Intelligence can on occasion be vital, but it has a big problem. The more you have, the more likely it is to contradict itself. It hardly ever happens that all sources tell the same story, and leaders always have to decide what to believe. Historian Hugh Trevor-Roper spent the war as a British intelligence analyst, and Hastings relies heavily on the long-classified report that Trevor-Roper wrote in 1945 summing up the intelligence efforts of all parties in the war. Trevor-Roper noted that in the three weeks before the allies landed on Sicily in 1943 German intelligence received at least 75 reports of planned landing sites for the armada that was obviously being assembled, which he cataloged as Norway 3, Channel Coast 4, Azores 1, Spanish Morocco 1, Southern France 6, Italy 8, Corsica 7, Sardinia 4, Sicily 6, Dalmatia 9, Greece 7, Crete 8, Dodecanese 8, Cyclades 1, Romania 2. Such "information" can be worse than useless.
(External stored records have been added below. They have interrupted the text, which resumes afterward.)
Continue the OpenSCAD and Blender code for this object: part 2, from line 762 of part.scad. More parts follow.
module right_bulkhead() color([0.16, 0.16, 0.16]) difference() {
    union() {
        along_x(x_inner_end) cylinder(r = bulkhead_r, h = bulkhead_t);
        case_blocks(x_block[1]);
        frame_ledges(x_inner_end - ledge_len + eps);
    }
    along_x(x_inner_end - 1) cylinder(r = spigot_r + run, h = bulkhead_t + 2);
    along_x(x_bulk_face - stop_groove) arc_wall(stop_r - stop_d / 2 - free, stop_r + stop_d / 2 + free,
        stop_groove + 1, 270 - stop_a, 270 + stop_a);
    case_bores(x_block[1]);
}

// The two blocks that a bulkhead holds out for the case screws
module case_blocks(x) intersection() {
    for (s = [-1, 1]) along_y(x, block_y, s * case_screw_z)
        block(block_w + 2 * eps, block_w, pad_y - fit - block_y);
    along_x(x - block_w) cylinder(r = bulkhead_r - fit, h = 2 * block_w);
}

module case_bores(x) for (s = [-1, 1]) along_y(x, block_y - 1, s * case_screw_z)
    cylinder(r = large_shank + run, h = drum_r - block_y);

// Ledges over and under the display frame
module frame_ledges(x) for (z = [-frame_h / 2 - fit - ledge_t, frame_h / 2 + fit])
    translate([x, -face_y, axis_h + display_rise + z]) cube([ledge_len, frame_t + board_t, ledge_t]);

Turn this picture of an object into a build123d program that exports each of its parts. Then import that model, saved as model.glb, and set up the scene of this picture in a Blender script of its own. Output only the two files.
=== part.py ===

It requires good judgment to make sense of the flow of intelligence, and then decisive leadership to take advantage of the insights gained. The mere accumulation of secret information does no good at all.

2 comments:

szopen said...

British have not break the "unbreakable" Enigma. Polish mathematicians did that, and then they transferred the details of the method and plans of the prototypes of "bombes", mechanical devices, to the British.

John said...

Polish mathematicians first cracked early Enigmas in 1932, and they shared what they knew with the British and French. Which was no doubt a huge help. But the Enigmas of 1942 and later were vastly more complex, with millions of times more possible combinations, requiring large leaps of sophistication and raw computer power to break. So there was still a great deal for Turing and company to do. As for the bombes, perhaps the Poles made some, but everybody was making calculating machines in the 1930s; the Americans broke Japanese codes using IBM punchcard machines. Which is why I wave off all arguments about who made the "first computer." Colossus, made to Turing's design, was a great leap ahead in computing and if the Brtish had not been so determined to keep it secret (for no good reason, really) other earl computers like von Neumann's at Princeton would be less famous.